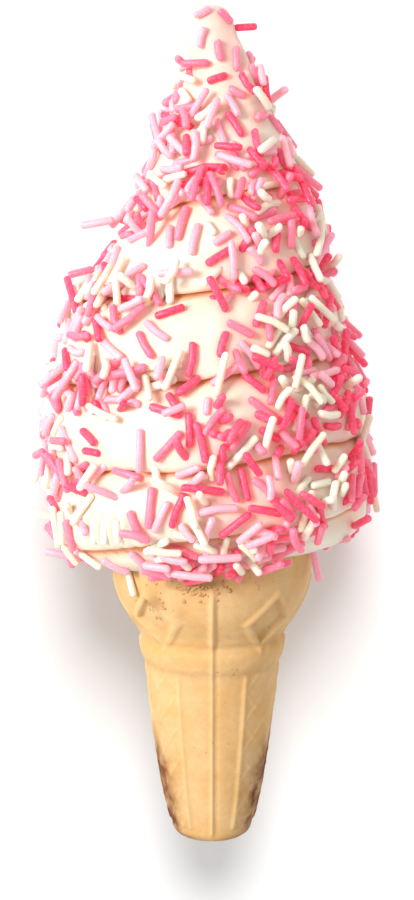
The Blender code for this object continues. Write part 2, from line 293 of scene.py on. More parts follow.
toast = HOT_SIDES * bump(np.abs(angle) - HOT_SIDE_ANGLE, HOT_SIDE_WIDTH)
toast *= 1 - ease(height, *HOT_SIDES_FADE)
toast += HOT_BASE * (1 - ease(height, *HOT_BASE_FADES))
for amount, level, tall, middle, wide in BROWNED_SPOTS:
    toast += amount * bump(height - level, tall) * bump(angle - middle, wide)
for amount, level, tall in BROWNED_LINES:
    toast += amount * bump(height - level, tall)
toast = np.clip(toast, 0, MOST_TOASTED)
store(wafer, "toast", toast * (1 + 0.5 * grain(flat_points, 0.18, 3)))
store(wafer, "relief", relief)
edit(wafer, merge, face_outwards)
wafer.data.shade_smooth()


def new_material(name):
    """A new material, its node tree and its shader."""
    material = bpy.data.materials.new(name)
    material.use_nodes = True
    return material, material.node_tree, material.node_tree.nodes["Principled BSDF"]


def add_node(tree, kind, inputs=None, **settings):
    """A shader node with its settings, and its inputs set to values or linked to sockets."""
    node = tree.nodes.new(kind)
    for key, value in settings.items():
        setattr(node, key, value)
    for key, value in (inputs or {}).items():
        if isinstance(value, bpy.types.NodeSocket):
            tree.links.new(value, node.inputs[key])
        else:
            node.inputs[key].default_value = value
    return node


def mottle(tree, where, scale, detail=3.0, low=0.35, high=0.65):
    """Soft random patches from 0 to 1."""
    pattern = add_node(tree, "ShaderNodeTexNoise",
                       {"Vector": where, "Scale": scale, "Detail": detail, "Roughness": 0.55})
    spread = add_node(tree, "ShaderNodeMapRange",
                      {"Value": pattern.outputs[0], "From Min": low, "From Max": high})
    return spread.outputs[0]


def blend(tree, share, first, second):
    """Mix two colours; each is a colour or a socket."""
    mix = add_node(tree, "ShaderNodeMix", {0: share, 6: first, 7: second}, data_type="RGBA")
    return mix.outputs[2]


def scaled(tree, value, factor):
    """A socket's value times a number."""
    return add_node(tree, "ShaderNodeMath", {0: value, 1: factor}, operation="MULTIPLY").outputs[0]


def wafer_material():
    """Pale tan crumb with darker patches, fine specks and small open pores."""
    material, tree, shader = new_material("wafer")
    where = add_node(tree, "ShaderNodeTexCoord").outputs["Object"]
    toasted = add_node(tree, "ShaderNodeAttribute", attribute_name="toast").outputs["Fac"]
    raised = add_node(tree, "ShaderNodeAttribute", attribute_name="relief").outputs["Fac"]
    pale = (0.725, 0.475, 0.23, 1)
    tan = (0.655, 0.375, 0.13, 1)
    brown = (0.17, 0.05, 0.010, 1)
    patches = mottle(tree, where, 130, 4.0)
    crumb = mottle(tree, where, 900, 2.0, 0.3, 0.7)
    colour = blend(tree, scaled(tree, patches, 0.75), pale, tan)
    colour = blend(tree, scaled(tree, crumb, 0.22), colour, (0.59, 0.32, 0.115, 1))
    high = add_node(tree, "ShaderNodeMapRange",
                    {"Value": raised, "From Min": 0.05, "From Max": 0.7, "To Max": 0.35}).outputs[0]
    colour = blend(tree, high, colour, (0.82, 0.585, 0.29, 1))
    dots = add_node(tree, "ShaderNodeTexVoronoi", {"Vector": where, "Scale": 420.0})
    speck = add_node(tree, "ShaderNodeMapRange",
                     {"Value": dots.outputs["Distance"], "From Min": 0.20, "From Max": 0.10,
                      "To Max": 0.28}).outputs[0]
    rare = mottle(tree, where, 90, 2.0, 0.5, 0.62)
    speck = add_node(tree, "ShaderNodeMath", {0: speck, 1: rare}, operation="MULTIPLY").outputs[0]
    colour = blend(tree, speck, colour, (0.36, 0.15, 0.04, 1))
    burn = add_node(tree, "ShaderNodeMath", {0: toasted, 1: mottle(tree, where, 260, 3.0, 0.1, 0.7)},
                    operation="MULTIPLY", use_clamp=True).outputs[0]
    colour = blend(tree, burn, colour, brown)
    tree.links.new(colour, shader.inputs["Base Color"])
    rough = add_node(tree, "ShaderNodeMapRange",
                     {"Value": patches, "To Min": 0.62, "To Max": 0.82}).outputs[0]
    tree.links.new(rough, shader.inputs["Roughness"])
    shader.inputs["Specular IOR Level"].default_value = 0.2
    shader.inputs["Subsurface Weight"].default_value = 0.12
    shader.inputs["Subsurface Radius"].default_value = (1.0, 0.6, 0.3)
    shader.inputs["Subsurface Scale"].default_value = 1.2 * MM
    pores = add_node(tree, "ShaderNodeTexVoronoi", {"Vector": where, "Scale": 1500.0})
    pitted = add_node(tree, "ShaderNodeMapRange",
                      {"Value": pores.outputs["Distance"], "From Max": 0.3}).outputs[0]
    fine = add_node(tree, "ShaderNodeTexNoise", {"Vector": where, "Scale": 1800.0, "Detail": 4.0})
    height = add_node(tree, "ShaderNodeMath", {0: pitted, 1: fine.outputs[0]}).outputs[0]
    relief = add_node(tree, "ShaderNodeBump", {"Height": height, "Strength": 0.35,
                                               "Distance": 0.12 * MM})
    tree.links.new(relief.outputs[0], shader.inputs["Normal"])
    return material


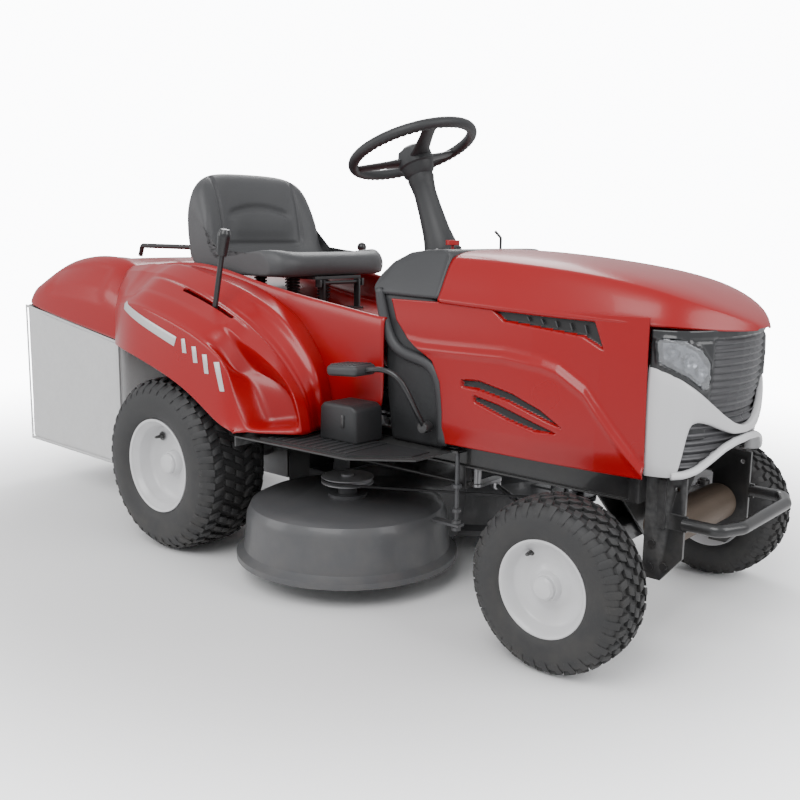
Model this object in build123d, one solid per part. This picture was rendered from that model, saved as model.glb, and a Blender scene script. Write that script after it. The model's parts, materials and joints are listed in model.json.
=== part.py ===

------------------------------------------------

Exercise directions:
Each record must be returned exactly as it is written.

Task result:
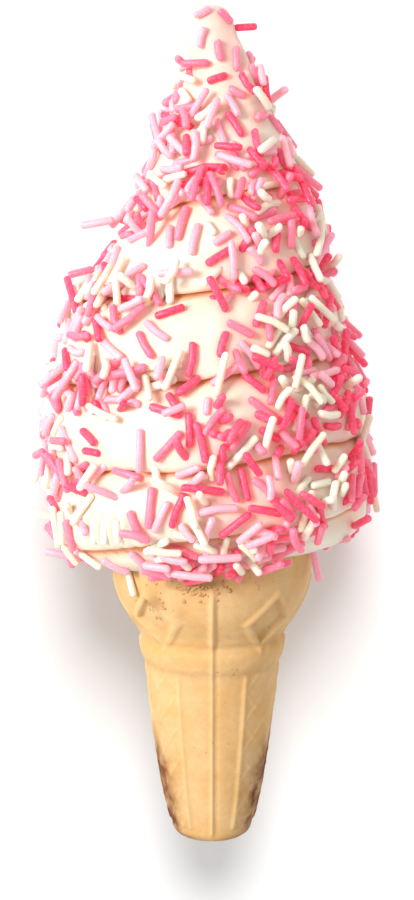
The Blender code for this object continues. Write part 2, from line 293 of scene.py on. More parts follow.
toast = HOT_SIDES * bump(np.abs(angle) - HOT_SIDE_ANGLE, HOT_SIDE_WIDTH)
toast *= 1 - ease(height, *HOT_SIDES_FADE)
toast += HOT_BASE * (1 - ease(height, *HOT_BASE_FADES))
for amount, level, tall, middle, wide in BROWNED_SPOTS:
    toast += amount * bump(height - level, tall) * bump(angle - middle, wide)
for amount, level, tall in BROWNED_LINES:
    toast += amount * bump(height - level, tall)
toast = np.clip(toast, 0, MOST_TOASTED)
store(wafer, "toast", toast * (1 + 0.5 * grain(flat_points, 0.18, 3)))
store(wafer, "relief", relief)
edit(wafer, merge, face_outwards)
wafer.data.shade_smooth()


def new_material(name):
    """A new material, its node tree and its shader."""
    material = bpy.data.materials.new(name)
    material.use_nodes = True
    return material, material.node_tree, material.node_tree.nodes["Principled BSDF"]


def add_node(tree, kind, inputs=None, **settings):
    """A shader node with its settings, and its inputs set to values or linked to sockets."""
    node = tree.nodes.new(kind)
    for key, value in settings.items():
        setattr(node, key, value)
    for key, value in (inputs or {}).items():
        if isinstance(value, bpy.types.NodeSocket):
            tree.links.new(value, node.inputs[key])
        else:
            node.inputs[key].default_value = value
    return node


def mottle(tree, where, scale, detail=3.0, low=0.35, high=0.65):
    """Soft random patches from 0 to 1."""
    pattern = add_node(tree, "ShaderNodeTexNoise",
                       {"Vector": where, "Scale": scale, "Detail": detail, "Roughness": 0.55})
    spread = add_node(tree, "ShaderNodeMapRange",
                      {"Value": pattern.outputs[0], "From Min": low, "From Max": high})
    return spread.outputs[0]


def blend(tree, share, first, second):
    """Mix two colours; each is a colour or a socket."""
    mix = add_node(tree, "ShaderNodeMix", {0: share, 6: first, 7: second}, data_type="RGBA")
    return mix.outputs[2]


def scaled(tree, value, factor):
    """A socket's value times a number."""
    return add_node(tree, "ShaderNodeMath", {0: value, 1: factor}, operation="MULTIPLY").outputs[0]


def wafer_material():
    """Pale tan crumb with darker patches, fine specks and small open pores."""
    material, tree, shader = new_material("wafer")
    where = add_node(tree, "ShaderNodeTexCoord").outputs["Object"]
    toasted = add_node(tree, "ShaderNodeAttribute", attribute_name="toast").outputs["Fac"]
    raised = add_node(tree, "ShaderNodeAttribute", attribute_name="relief").outputs["Fac"]
    pale = (0.725, 0.475, 0.23, 1)
    tan = (0.655, 0.375, 0.13, 1)
    brown = (0.17, 0.05, 0.010, 1)
    patches = mottle(tree, where, 130, 4.0)
    crumb = mottle(tree, where, 900, 2.0, 0.3, 0.7)
    colour = blend(tree, scaled(tree, patches, 0.75), pale, tan)
    colour = blend(tree, scaled(tree, crumb, 0.22), colour, (0.59, 0.32, 0.115, 1))
    high = add_node(tree, "ShaderNodeMapRange",
                    {"Value": raised, "From Min": 0.05, "From Max": 0.7, "To Max": 0.35}).outputs[0]
    colour = blend(tree, high, colour, (0.82, 0.585, 0.29, 1))
    dots = add_node(tree, "ShaderNodeTexVoronoi", {"Vector": where, "Scale": 420.0})
    speck = add_node(tree, "ShaderNodeMapRange",
                     {"Value": dots.outputs["Distance"], "From Min": 0.20, "From Max": 0.10,
                      "To Max": 0.28}).outputs[0]
    rare = mottle(tree, where, 90, 2.0, 0.5, 0.62)
    speck = add_node(tree, "ShaderNodeMath", {0: speck, 1: rare}, operation="MULTIPLY").outputs[0]
    colour = blend(tree, speck, colour, (0.36, 0.15, 0.04, 1))
    burn = add_node(tree, "ShaderNodeMath", {0: toasted, 1: mottle(tree, where, 260, 3.0, 0.1, 0.7)},
                    operation="MULTIPLY", use_clamp=True).outputs[0]
    colour = blend(tree, burn, colour, brown)
    tree.links.new(colour, shader.inputs["Base Color"])
    rough = add_node(tree, "ShaderNodeMapRange",
                     {"Value": patches, "To Min": 0.62, "To Max": 0.82}).outputs[0]
    tree.links.new(rough, shader.inputs["Roughness"])
    shader.inputs["Specular IOR Level"].default_value = 0.2
    shader.inputs["Subsurface Weight"].default_value = 0.12
    shader.inputs["Subsurface Radius"].default_value = (1.0, 0.6, 0.3)
    shader.inputs["Subsurface Scale"].default_value = 1.2 * MM
    pores = add_node(tree, "ShaderNodeTexVoronoi", {"Vector": where, "Scale": 1500.0})
    pitted = add_node(tree, "ShaderNodeMapRange",
                      {"Value": pores.outputs["Distance"], "From Max": 0.3}).outputs[0]
    fine = add_node(tree, "ShaderNodeTexNoise", {"Vector": where, "Scale": 1800.0, "Detail": 4.0})
    height = add_node(tree, "ShaderNodeMath", {0: pitted, 1: fine.outputs[0]}).outputs[0]
    relief = add_node(tree, "ShaderNodeBump", {"Height": height, "Strength": 0.35,
                                               "Distance": 0.12 * MM})
    tree.links.new(relief.outputs[0], shader.inputs["Normal"])
    return material


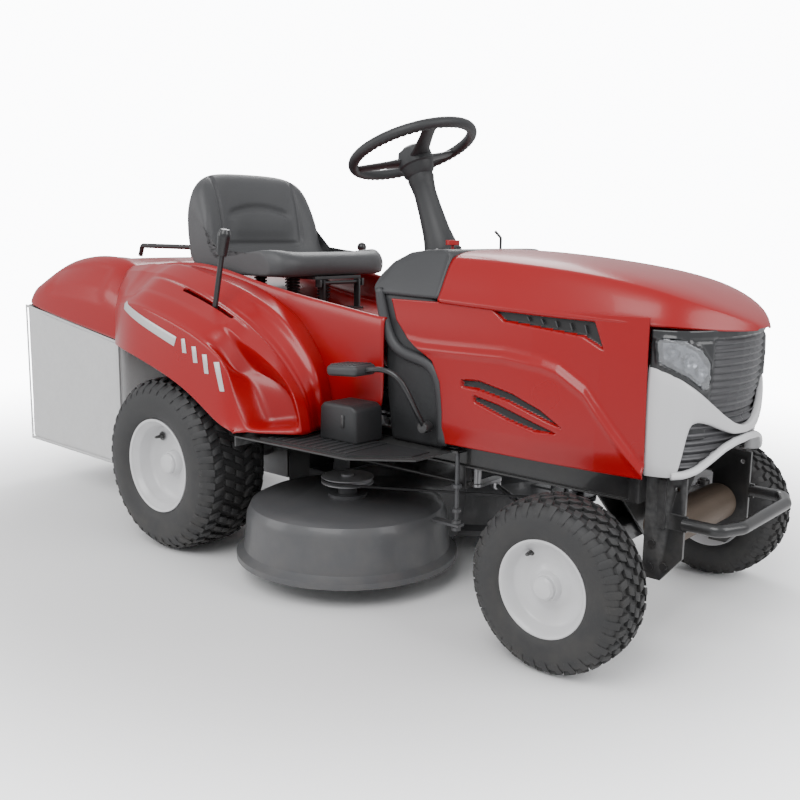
Model this object in build123d, one solid per part. This picture was rendered from that model, saved as model.glb, and a Blender scene script. Write that script after it. The model's parts, materials and joints are listed in model.json.
=== part.py ===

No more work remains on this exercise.